**DATA EXCERPT:**
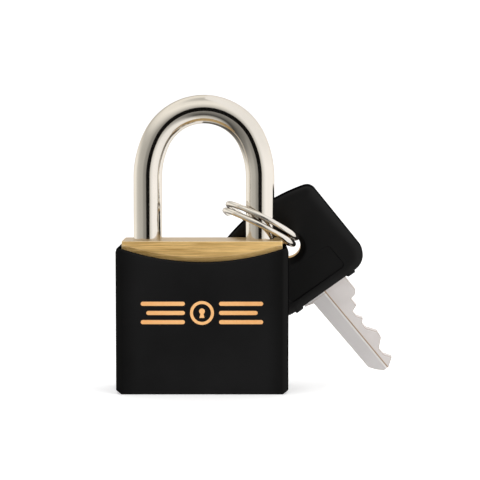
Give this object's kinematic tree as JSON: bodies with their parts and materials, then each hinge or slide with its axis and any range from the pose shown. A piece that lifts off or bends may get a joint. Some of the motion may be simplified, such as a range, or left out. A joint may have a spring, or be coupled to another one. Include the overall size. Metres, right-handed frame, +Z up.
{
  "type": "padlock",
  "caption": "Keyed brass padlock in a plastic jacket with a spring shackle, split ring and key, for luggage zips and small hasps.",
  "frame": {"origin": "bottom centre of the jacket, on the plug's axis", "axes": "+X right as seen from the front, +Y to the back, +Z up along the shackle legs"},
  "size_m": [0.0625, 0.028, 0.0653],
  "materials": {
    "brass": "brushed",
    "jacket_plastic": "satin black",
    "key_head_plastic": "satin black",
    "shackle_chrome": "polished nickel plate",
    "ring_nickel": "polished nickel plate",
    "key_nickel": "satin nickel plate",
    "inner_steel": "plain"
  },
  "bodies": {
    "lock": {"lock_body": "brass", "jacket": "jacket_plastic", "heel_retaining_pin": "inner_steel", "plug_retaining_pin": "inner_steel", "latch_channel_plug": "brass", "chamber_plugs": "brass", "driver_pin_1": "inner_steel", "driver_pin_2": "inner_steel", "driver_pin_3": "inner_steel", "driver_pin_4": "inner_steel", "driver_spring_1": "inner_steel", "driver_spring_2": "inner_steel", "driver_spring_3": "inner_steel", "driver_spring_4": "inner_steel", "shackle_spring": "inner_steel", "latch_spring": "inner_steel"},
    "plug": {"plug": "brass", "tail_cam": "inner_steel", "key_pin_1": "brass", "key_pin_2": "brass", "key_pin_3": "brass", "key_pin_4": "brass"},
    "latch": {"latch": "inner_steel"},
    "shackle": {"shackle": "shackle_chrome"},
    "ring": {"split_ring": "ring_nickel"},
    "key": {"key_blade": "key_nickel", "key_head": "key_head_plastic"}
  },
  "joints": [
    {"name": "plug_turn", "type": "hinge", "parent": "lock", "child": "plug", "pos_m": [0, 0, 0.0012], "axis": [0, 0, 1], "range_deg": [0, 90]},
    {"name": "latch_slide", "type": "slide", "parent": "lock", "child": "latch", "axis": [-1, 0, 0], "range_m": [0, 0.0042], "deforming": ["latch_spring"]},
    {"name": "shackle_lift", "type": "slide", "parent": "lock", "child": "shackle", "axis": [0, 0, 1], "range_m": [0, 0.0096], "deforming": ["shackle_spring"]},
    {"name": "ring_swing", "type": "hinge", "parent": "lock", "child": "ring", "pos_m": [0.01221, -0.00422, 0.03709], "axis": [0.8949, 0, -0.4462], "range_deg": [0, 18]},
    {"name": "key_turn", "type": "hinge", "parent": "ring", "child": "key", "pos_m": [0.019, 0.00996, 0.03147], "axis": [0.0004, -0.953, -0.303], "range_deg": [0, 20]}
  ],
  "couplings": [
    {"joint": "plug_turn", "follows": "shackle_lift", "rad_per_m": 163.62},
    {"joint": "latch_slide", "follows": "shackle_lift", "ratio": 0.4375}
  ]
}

**EXERCISE OBJECTIVE:** Reproduce the listing shown above in its entirety, exactly.

**WRITTEN SOLUTION:**
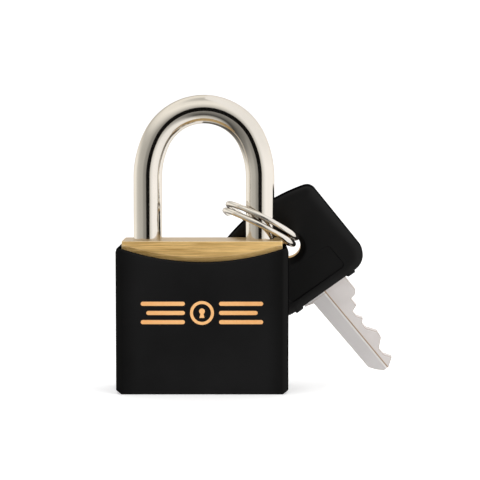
Give this object's kinematic tree as JSON: bodies with their parts and materials, then each hinge or slide with its axis and any range from the pose shown. A piece that lifts off or bends may get a joint. Some of the motion may be simplified, such as a range, or left out. A joint may have a spring, or be coupled to another one. Include the overall size. Metres, right-handed frame, +Z up.
{
  "type": "padlock",
  "caption": "Keyed brass padlock in a plastic jacket with a spring shackle, split ring and key, for luggage zips and small hasps.",
  "frame": {"origin": "bottom centre of the jacket, on the plug's axis", "axes": "+X right as seen from the front, +Y to the back, +Z up along the shackle legs"},
  "size_m": [0.0625, 0.028, 0.0653],
  "materials": {
    "brass": "brushed",
    "jacket_plastic": "satin black",
    "key_head_plastic": "satin black",
    "shackle_chrome": "polished nickel plate",
    "ring_nickel": "polished nickel plate",
    "key_nickel": "satin nickel plate",
    "inner_steel": "plain"
  },
  "bodies": {
    "lock": {"lock_body": "brass", "jacket": "jacket_plastic", "heel_retaining_pin": "inner_steel", "plug_retaining_pin": "inner_steel", "latch_channel_plug": "brass", "chamber_plugs": "brass", "driver_pin_1": "inner_steel", "driver_pin_2": "inner_steel", "driver_pin_3": "inner_steel", "driver_pin_4": "inner_steel", "driver_spring_1": "inner_steel", "driver_spring_2": "inner_steel", "driver_spring_3": "inner_steel", "driver_spring_4": "inner_steel", "shackle_spring": "inner_steel", "latch_spring": "inner_steel"},
    "plug": {"plug": "brass", "tail_cam": "inner_steel", "key_pin_1": "brass", "key_pin_2": "brass", "key_pin_3": "brass", "key_pin_4": "brass"},
    "latch": {"latch": "inner_steel"},
    "shackle": {"shackle": "shackle_chrome"},
    "ring": {"split_ring": "ring_nickel"},
    "key": {"key_blade": "key_nickel", "key_head": "key_head_plastic"}
  },
  "joints": [
    {"name": "plug_turn", "type": "hinge", "parent": "lock", "child": "plug", "pos_m": [0, 0, 0.0012], "axis": [0, 0, 1], "range_deg": [0, 90]},
    {"name": "latch_slide", "type": "slide", "parent": "lock", "child": "latch", "axis": [-1, 0, 0], "range_m": [0, 0.0042], "deforming": ["latch_spring"]},
    {"name": "shackle_lift", "type": "slide", "parent": "lock", "child": "shackle", "axis": [0, 0, 1], "range_m": [0, 0.0096], "deforming": ["shackle_spring"]},
    {"name": "ring_swing", "type": "hinge", "parent": "lock", "child": "ring", "pos_m": [0.01221, -0.00422, 0.03709], "axis": [0.8949, 0, -0.4462], "range_deg": [0, 18]},
    {"name": "key_turn", "type": "hinge", "parent": "ring", "child": "key", "pos_m": [0.019, 0.00996, 0.03147], "axis": [0.0004, -0.953, -0.303], "range_deg": [0, 20]}
  ],
  "couplings": [
    {"joint": "plug_turn", "follows": "shackle_lift", "rad_per_m": 163.62},
    {"joint": "latch_slide", "follows": "shackle_lift", "ratio": 0.4375}
  ]
}